The BBS was very vocal of its criticism of the arrival of Rohingya refugees on the island and heavily lobbied the government to “send them back”. The group argued that allowing the arrival of a small number of Rohingya refugees could pave the way for a major Muslim refugee influx which, they claimed, would cause a “religious imbalance” and a higher number of terror incidents on the island. These very same groups also led the attacks and boycotts on Muslim businesses following the Easter Sunday bombings.

Third, Sri Lankan Muslims are treated with a growing sense of suspicion by the Sinhalese partly due to a rising conservative trend linked to religious influence from the Middle East. In early 1980, Following the entry of Saudi-funded mosques and satellite television channels proselytising Wahhabi ideals into the country, Muslims in Sri Lanka started to take on increasing signs of religious identity, beginning with the introduction of Hijab as part of school uniforms for girls in the 1980s. This caused alarm among the Sinhalese, who viewed the growing conservatism of the Sri Lankan Muslim community as a worrying sign of its descent into extremism.

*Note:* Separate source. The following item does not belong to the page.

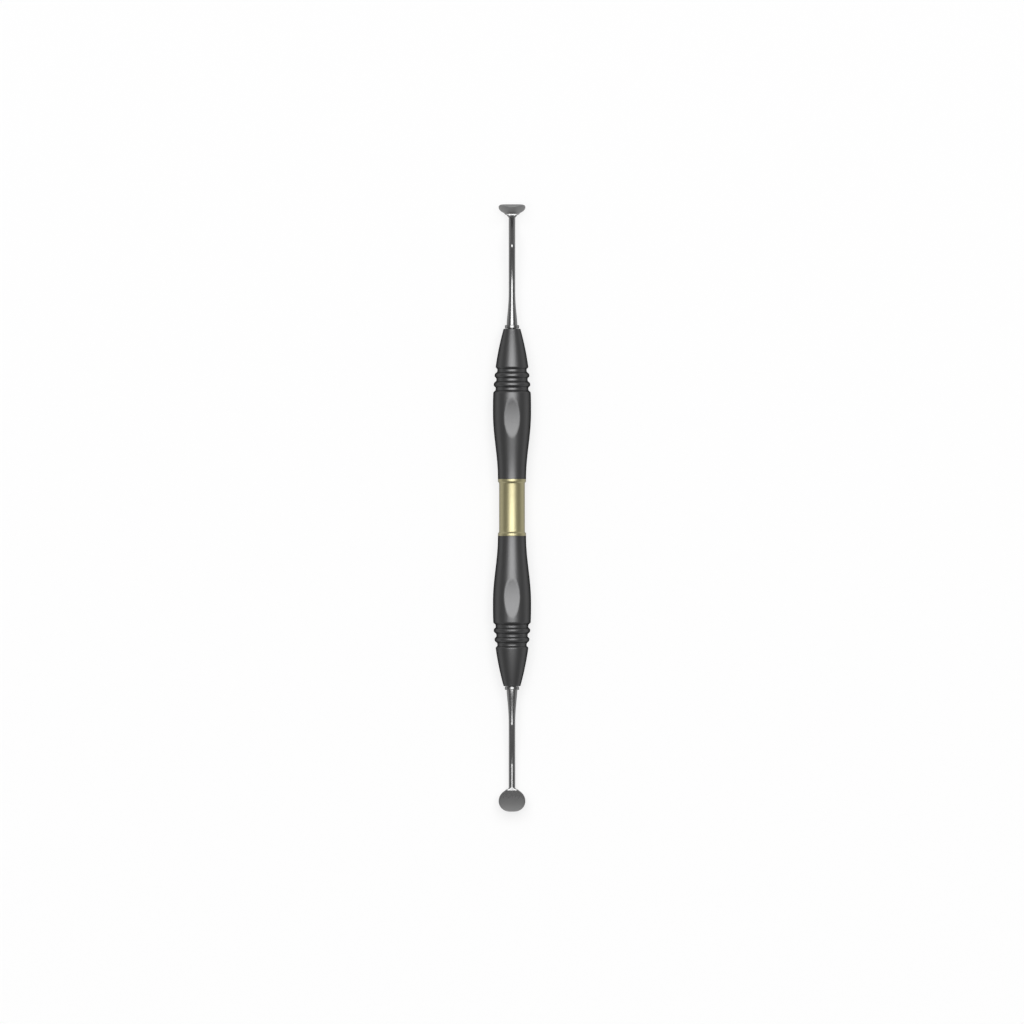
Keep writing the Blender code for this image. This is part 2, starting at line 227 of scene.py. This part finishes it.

These insecurities, exacerbated by the fears triggered by the 9/11 attacks and the consequent mainstreaming of Islamophobia across the world, led the Sinhalese in Sri Lanka to grow increasingly suspicious of Muslims. With some politicians and nationalist groups using these fears and insecurities to gain favour in the eyes of the public, and fringe Muslim extremist groups targeting innocent civilians, these suspicions transformed into outright hostility and caused a return to majoritarian politics in the country.

Following the election of Gotabaya as president, Muslims in Sri Lanka are facing the risk of being marginalised further. As he was elected on the premise of restoring security, Gotabaya is likely to bring forth a government that will play on Sinhalese fears about Muslims and prioritise security on the national agenda. In short, Muslims in Sri Lanka are likely to face a harsher crackdown under Gotabaya’s leadership than ever before.

The views expressed in this article are the author’s own and do not necessarily reflect Al Jazeera’s editorial stance.